Trias-Llimós S, Barbieri M, Egidi V, Frova L, Grippo F, Meslé F, Pappagallo M, Désesquelles A. Demogr. Res. 2023; 49: 13-30.

Copyright

(Copyright © 2023, Max-Planck-Gesellschaft)

DOI

10.4054/DemRes.2023.49.2

PMID

unavailable

Abstract

BACKGROUND The increasing prevalence of frailty in ageing populations represents a major social and public health challenge which warrants a better understanding of the contribution of frailty to the morbid process.

OBJECTIVE To examine frailty-related mortality as reported on death certificates in France, Italy, Spain, and the United States in 2017.

METHODS We identify frailty at death for the population aged 50 years and over in France, Italy, Spain, and the United States. We estimate the proportions of deaths by sex, age group, and country using specific frailty-related ICD-codes on the death certificate, (1) as the underlying cause of death (UC), (2) elsewhere in Part I (sequence of diseases or conditions or events leading directly to death), and (3) anywhere in Part II (conditions that do not belong in Part I but whose presence contributed to death).

RESULTS The age-standardized proportion of deaths with frailty at ages 50 and over is highest in Italy (25.0%) followed by France (24.1%) and Spain (17.3%), and lowest in the United States (14.0%). Cross-country differences are smaller when frailty-related codes are either the underlying cause of the death or reported in Part II. Frailty-related mortality increases with age and is higher among females than males.
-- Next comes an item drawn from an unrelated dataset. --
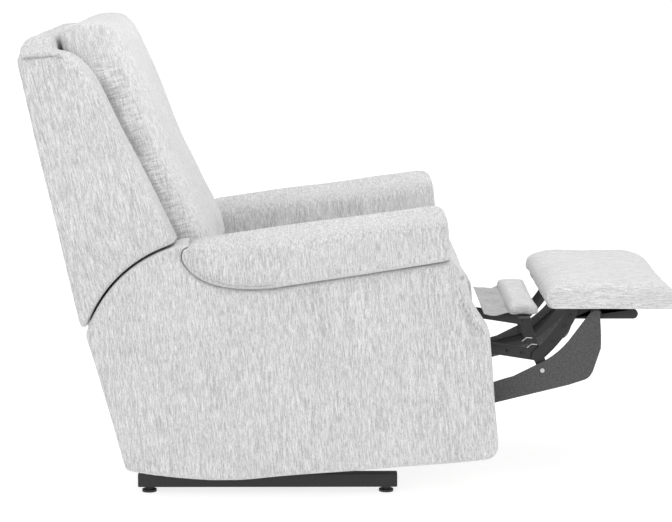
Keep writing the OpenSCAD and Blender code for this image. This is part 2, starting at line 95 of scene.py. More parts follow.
# %% [markdown]
# ## The level chair
# The whole body leans back about its tilt pivot. It is far easier to work on an upright
# chair, where the arms run along X and the panels stand along Z. So every soft part is
# stood level first, worked on there, and then leaned back with one matrix.

# %% Level and leaning
joints = {joint["name"]: joint for joint in frame["joints"]}
TILT_PIVOT = Vector(joints["body_tilt"]["pos_m"])
TILT = math.radians(joints["body_tilt"]["range_deg"][1])
LEAN = (
    Matrix.Translation(TILT_PIVOT)
    @ Matrix.Rotation(-TILT, 4, "Y")
    @ Matrix.Translation((0, 0, -TILT_PIVOT.z))
)
LEVEL = LEAN.inverted()
BACK_PIVOT = LEVEL @ Vector(joints["back_recline"]["pos_m"])
print("tilt", round(math.degrees(TILT), 2), "degrees, back pivot at", tuple(BACK_PIVOT))

# %% [markdown]
# ## Camera, floor and light
# A catalogue view: a long lens from the chair's right side, a little above the seat, and
# a pale floor that runs out of sight. The light is a bright dome with two broad soft
# lamps, one overhead and one beside the camera, because hard lamps would draw shadows
# that such a studio hides. The camera comes first, so that every later step can be judged
# through it.

# %% Camera
CAMERA_TARGET = Vector((-0.044, 0, 0.481))
CAMERA_DISTANCE = 5.2
CAMERA_PITCH = math.radians(9)
CAMERA_HEADING = math.radians(0.3)
camera_data = bpy.data.cameras.new("camera")
camera_data.lens = 117.9
camera_data.sensor_width = 36
camera = bpy.data.objects.new("camera", camera_data)
bpy.context.scene.collection.objects.link(camera)
looking = Vector((
    math.sin(CAMERA_HEADING) * math.cos(CAMERA_PITCH),
    math.cos(CAMERA_HEADING) * math.cos(CAMERA_PITCH),
    -math.sin(CAMERA_PITCH),
))
camera.location = CAMERA_TARGET - looking * CAMERA_DISTANCE
camera.rotation_euler = (math.pi / 2 - CAMERA_PITCH, 0, -CAMERA_HEADING)
bpy.context.scene.camera = camera
bpy.context.scene.view_settings.view_transform = "Standard"
print("camera at", tuple(round(v, 3) for v in camera.location))


# %% Lights and the world
def softbox(name, place, target, size, power):
    """A square lamp at a place, turned to a target."""
    data = bpy.data.lights.new(name, "AREA")
    data.size = size
    data.energy = power
    lamp = bpy.data.objects.new(name, data)
    bpy.context.scene.collection.objects.link(lamp)
    lamp.location = place
    lamp.rotation_euler = (Vector(target) - Vector(place)).to_track_quat("-Z", "Y").to_euler()


softbox("overhead", (0.6, -0.6, 3.2), (0, 0, 0.5), 2.6, 40)
softbox("camera_side", (-2.6, -4.2, 2.2), (0, 0, 0.6), 2.2, 26)

DOME = 0.86
world = bpy.data.worlds.new("studio")
bpy.context.scene.world = world
world.use_nodes = True
world.node_tree.nodes["Background"].inputs["Color"].default_value = (1, 1, 1, 1)
world.node_tree.nodes["Background"].inputs["Strength"].default_value = DOME
print("dome of strength", DOME, "and two soft lamps")

# %% [markdown]
# ## Shader arithmetic
# A weave is mostly sums and products of noises. Written as nodes that is a wide graph,
# written as Python it is a line. `Signal` wraps a socket so that + - * add Math nodes,
# and `Finish` owns one material and adds any other node.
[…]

Dementia is the most frequently reported frailty-related code.

CONCLUSIONS Notable cross-country differences were found in the prevalence and type of frailty-related symptoms at death, even after adjusting for differential age distributions.

CONTRIBUTION Strong similarities between countries were found that warrant monitoring frailty at death in low-mortality countries to complement information on frailty prevalence in the living population.